Of course, investors demand a premium over the risk-free real rate to choose equities, given their careening course, over the safety of Treasuries. Typically, that spread––known as the equity risk premium, or ERP––averages around 3.5 points. So the best estimate of the return investors expect from stocks going forward is 5.9%, which is the 3.5% ERP plus the real yield of 2.37%, plus inflation.

To get a 5.9% real return, a basket of stocks must pay you $5.90 for every $100 you invest. That’s a PE of roughly 17, which by the way, is around the S&P average over the past 150 years, though it’s been much higher in the last two decades of Fed-engineered, super-low rates.

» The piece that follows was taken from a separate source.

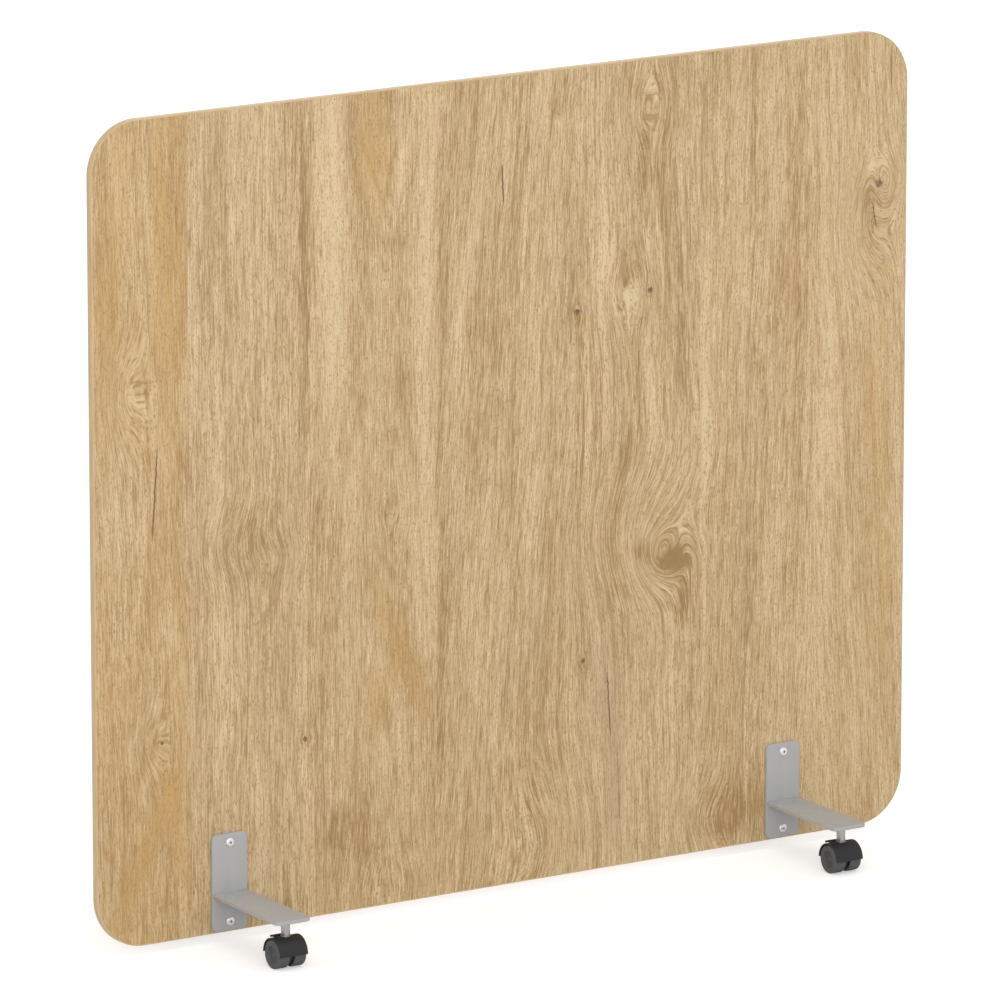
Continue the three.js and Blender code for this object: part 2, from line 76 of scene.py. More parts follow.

A multiple of 17 times our “normalized” earnings estimate of $160 gives an S&P of 2,720. That’s 43% lower than the level on September 26.

To be sure, a 40% drop may not be in our future. But a big decline is certainly feasible, because that’s what the hard math implies. It’s reasonable to believe that the real rate could fall to 1% from 2.37% if economic growth remains at the subdued, post-Great Financial Crisis levels. But even if that happens, the PE would hover at 22, and a reasonable S&P reading would be 3,500, 18% below the mark on September 26.

Put simply, the super-low and even negative real rates in recent years led to super-high PE multiples that the bulls wrongly assumed would endure. At the same time, profit margins hit virtually never-before-seen heights that also couldn’t last. The liftoff in real rates is what could easily pop the balloon. You may want to put a lot more faith in the math than in the bull scenario that’s likely to prove bull.